Anderson has been a major force in championing the program, said Walter Rucker, professor of AAS and history, and chair of the faculty committee that shepherded the program from proposal to implementation.

“Independent of any other events in the wider nation or world, we already knew that an African American studies PhD would be a profound thing for Emory,” Rucker said.

Many faculty members have joined the department in the last six years, among them former directors of graduate studies and scholars and researchers who have trained graduate students at top programs across the country.

“Having that critical mass [of faculty] and knowing we could be the first PhD program in the Southeast, we realized we had an opportunity to create something unique,” Rucker said.

With 14 core faculty and 40 affiliated faculty throughout the university, “Emory will have the largest graduate faculty of any African American Studies PhD program in the nation,” Rucker said, adding that the program “is a unique and unrivaled configuration that will provide a rich intellectual space and training for doctoral students.”

The core faculty includes scholars with research specializations in a wide range of fields, including American studies, anthropology, art history, comparative literature, creating writing, educational studies, English, history music, political science, religious studies, sociology, and women’s, gender and sexuality studies.

The program’s affiliated faculty are based across the university, from Emory and Oxford colleges, to Emory’s Nell Hodgson School of Nursing, Rollins School of Public Health, Goizueta Business School, Emory Law School, and Candler School of Theology.

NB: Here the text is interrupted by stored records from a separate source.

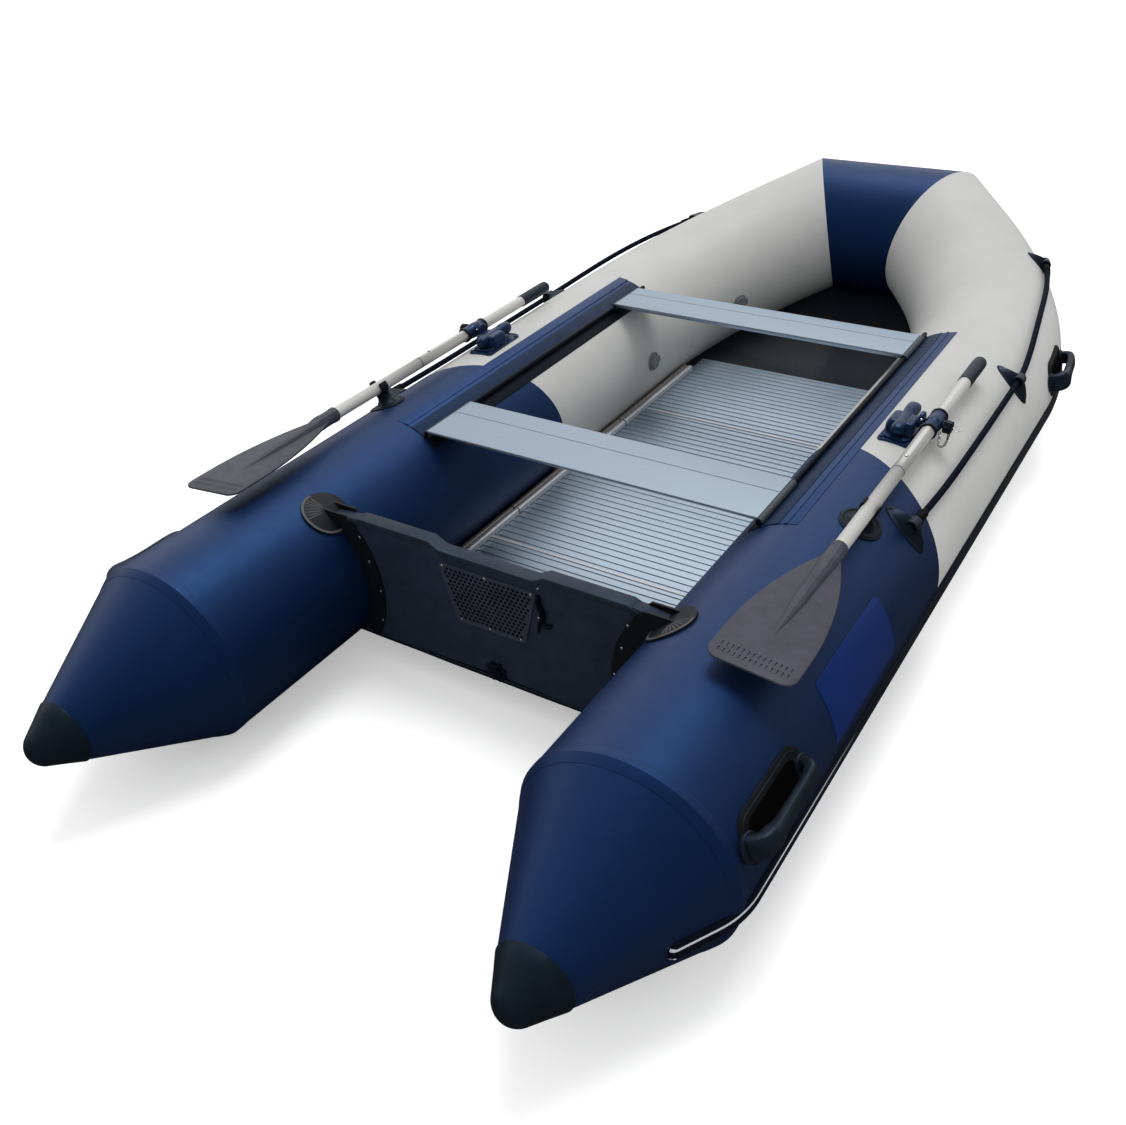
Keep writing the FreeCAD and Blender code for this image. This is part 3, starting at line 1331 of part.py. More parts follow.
def build_oar():
    """Everything on one oar: collar, shaft, blade, grip and snap button."""
    across = at(-2 * size("collar_radius"), 0, 0, OUTBOARD)
    crossing = primitive(
        "Cylinder", "SpindleHole", oar_frame() * across,
        Radius="spindle_radius + fit_clearance", Height="4*collar_radius",
    )
    thin = "collar_radius - collar_rim"
    sleeve = oar_rod("CollarSleeve", -size("collar_aft"), "collar_aft + collar_forward", thin)
    rims = [
        oar_rod("CollarRim", start, "collar_rim_width", "collar_radius")
        for start in (-size("collar_aft"), size("collar_forward") - size("collar_rim_width"))
    ]
    waist = oar_rod("CollarWaist", -2 * size("spindle_radius"), "4*spindle_radius", "collar_radius")
    through = "collar_aft + collar_forward + %r" % (2 * CUT_OVERRUN)
    bore = oar_rod("CollarBore", -size("collar_aft") - CUT_OVERRUN, through, "shaft_radius")
    keep_pair("oar_collar", carved("Collar", joined("CollarSolid", sleeve, waist, *rims), bore, crossing))
    build_shaft(crossing)
    build_blade()
    grip = new_body("GripBlank", oar_frame() * at(0, size("grip_start"), 0, FORWARD))
    pad(grip, circle(grip, "XY_Plane", "grip_radius"), "grip_end - grip_start")
    round_edges(grip, "grip_edge", lambda edge: edge.Closed and edge.Vertexes[0].Point.z > CUT_OVERRUN)
    deep = "grip_end - grip_cap - grip_start + %r" % CUT_OVERRUN
    hollow = oar_rod("GripBore", size("grip_start") - CUT_OVERRUN, deep, "shaft_radius")
    keep_pair("oar_grip", carved("Grip", grip, hollow))
    top = size("shaft_radius") + size("button_proud")
    pin = primitive(
        "Cylinder", "ButtonPin", oar_frame() * shift(0, -size("button_place"), top - size("button_length")),
        Radius="button_radius", Height="button_length",
    )
    foot = primitive(
        "Cylinder", "ButtonFoot", oar_frame() * shift(0, -size("button_place"), top - size("button_length")),
        Radius="button_foot_radius", Height="button_foot",
    )
    keep_pair("oar_button", joined("Button", pin, foot))


def build_clip():
    """Rubber saddle on the tube that the stowed shaft snaps into."""
    frame = oar_frame()
    away = frame.Base - Vector(size("tube_offset"), frame.Base.y, size("tube_radius"))
    angle = math.degrees(math.atan2(away.z, away.x))
    lift = away.Length - size("tube_radius")
    y = frame.Base.y - size("clip_place")
    disc = round_patch("ClipDisc", "clip_disc_radius", "clip_disc_thickness", angle, y)
    stand = on_side(angle, y)
    stem = primitive(
        "Cone", "ClipStem", stand * shift(0, 0, -size("clip_disc_thickness")),
        Radius1="clip_stem_radius", Radius2="clip_length/2", Height=repr(lift - size("shaft_radius")),
    )
    ring_place = stand * at(0, -size("clip_length") / 2, lift, FORWARD)
    inner = "shaft_radius + clip_clearance"
    outer = primitive(
        "Cylinder", "ClipOuter", ring_place,
        Radius=inner + " + clip_wall", Height="clip_length",
    )
    hollow_place = ring_place * shift(0, 0, -size("clip_length"))
    hollow = primitive("Cylinder", "ClipHollow", hollow_place, Radius=inner, Height="3*clip_length")
    gap = size("clip_inboard_angle") - size("clip_outboard_angle")
    turn = at(0, 0, 0, Rotation(Vector(0, 0, 1), -size("clip_inboard_angle")))
    mouth = primitive(
        "Cylinder", "ClipMouth", ring_place * turn,
        Radius="2*(%s + clip_wall)" % inner, Height="clip_length", Angle=repr(gap),
    )
    solid = carved("ClipSolid", joined("ClipBody", disc, stem, outer), hollow, mouth)
    keep_pair("oar_clip", carved("Clip", solid, doc.getObject("HullTubes")))


# ---- lifelines ----

# Starboard lifeline's corners, each with its angle round the tube and its height above it.
# Those near the aft eye go by the distance ahead of it, those near the middle eye by the
# distance ahead of that one, and the rest by their turn round the bow bend.
ROPE_AFT = [(0, 47.0, 15.5), (122, 44.4, 15.0), (302, 43.0, 14.5)]
ROPE_MIDDLE = [(-40, 43.1, 15.4), (40, 43.6, 15.4), (166, 47.8, 14.0)]
ROPE_BOW = [
    (4.5, 52.4, 13.5), (11.5, 53.0, 13.5), (19.0, 48.6, 13.5), (26.5, 40.6, 14.5), (31.55, 35.36, 15.5),
]


def rope_corners():
    """From inside the aft eye, through the middle one and over the bow bend to the third."""
    aft_eye_y = along(size("aft_eye_station"))
    mid_eye_y = worked("bend_start") - size("mid_eye_setback")
    corners = []
    for ahead, angle, lift in ROPE_AFT:
        corners.append(on_side(angle, aft_eye_y + ahead - (0 if ahead else size("rope_tail")), lift))
    for ahead, angle, lift in ROPE_MIDDLE:
        corners.append(on_side(angle, mid_eye_y + ahead, lift))
    for turn, angle, lift in ROPE_BOW:
        corners.append(on_bend(turn, angle, lift))
    return [frame.Base for frame in corners]


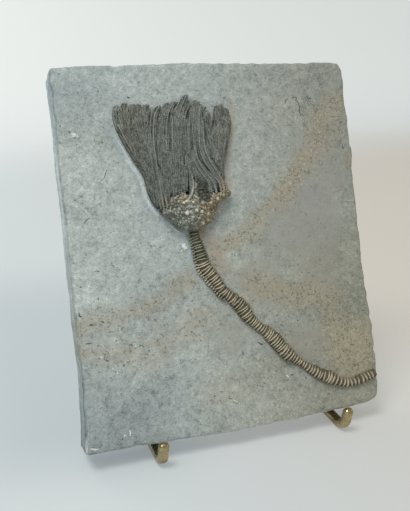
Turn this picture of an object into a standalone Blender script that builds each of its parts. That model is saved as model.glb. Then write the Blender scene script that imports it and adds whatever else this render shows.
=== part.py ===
"""Crinoid fossil in relief on a stone slab that leans on a small brass easel.

Units are metres, +Z is up, +X is right and -Y is the side that the fossil looks to.
The origin is the middle of the footprint, at floor level.
Pieces on the slab are modelled flat, as x, v (up the slab) and n (out of its face),
and take their place from one tilted empty.
"""
import math

import bmesh
import bpy
from mathutils import Vector

MM = 0.001

# Slab
SLAB_LEAN = math.radians(19.5)
SLAB_THICKNESS = 15.0 * MM
SLAB_LEFT = -57.7 * MM
SLAB_RIGHT = 58.9 * MM
FACE_X = -0.6 * MM
FRONT_EDGE_Y = -30.2 * MM
FRONT_EDGE_Z = 8.5 * MM

# Gap left between neighbouring pieces
GAP = 0.3 * MM

# Easel bar
BAR_WIDTH = 3.8 * MM
BAR_THICKNESS = 3.2 * MM
BAR_FLAT = 2.4 * MM
EASEL_CENTRE_X = 4.1 * MM
EASEL_HALF_SPACING = 36.25 * MM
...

“The size, interdisciplinary breadth and depth of that talented pool of faculty cannot be overstated,” Rucker said.

Dianne Stewart, Samuel Candler Dobbs Professor of African American Studies and Religion, said the goals in planning for the new program were to synergize the intellectual energy of faculty in the department, and “to translate our vision in such a way that would be conversive with other PhD programs operating now, and with Emory’s Laney Graduate School.”

“The mission of African American studies as a discipline from the very beginning has been to produce original new knowledge in service of both the academy and people of African American descent across the nation and the world,” Stewart added.

Each student in the program will receive specialized training in one of three fields: gender and sexuality, social justice and social movements, and expressive arts and cultures.

“What is so powerful about this PhD program is that it not only trains scholars, but also trains people to work outside the academy so that they can bring that expertise to public policy positions, to cultural arts positions, to NGOs. Emory has as one of its core principles harnessing our intellectual firepower to positively transform society, and the PhD in AAS is well within that tradition,” Anderson said.

The program will additionally include professional development workshops created and orchestrated by the core faculty of the program.

“We want to make sure we pour as much mentoring and advising as we can into each student,” Rucker said. “We want to make sure that students have real engagement with alternative career pathways from the very beginning.”

Freeman added that one of the signatures of the African American studies doctoral program is the recruitment of faculty who are builders.

“They are not just intellectual leaders, they model the inextricable connections between graduate and undergraduate education, and between scholarship, teaching, campus leadership civic engagement, and social justice,” Freeman said. “That these faculty will mentor the next generation of leaders is truly inspiring.”

Kimberly Jacob Arriola, dean of the James T. Laney School of Graduate Studies and Vice Provost for Graduate Affairs, said the program brings to life Emory’s mission to create, preserve, teach, and apply knowledge in the service of humanity.

“Students in this interdisciplinary program will work with expert faculty to advance scholarship in three critically important cognate fields in service to advancing policy and social justice relevant to African American communities,” Arriola said. “We cannot wait to see all the ways in which these scholars will go out and change the world for the better.”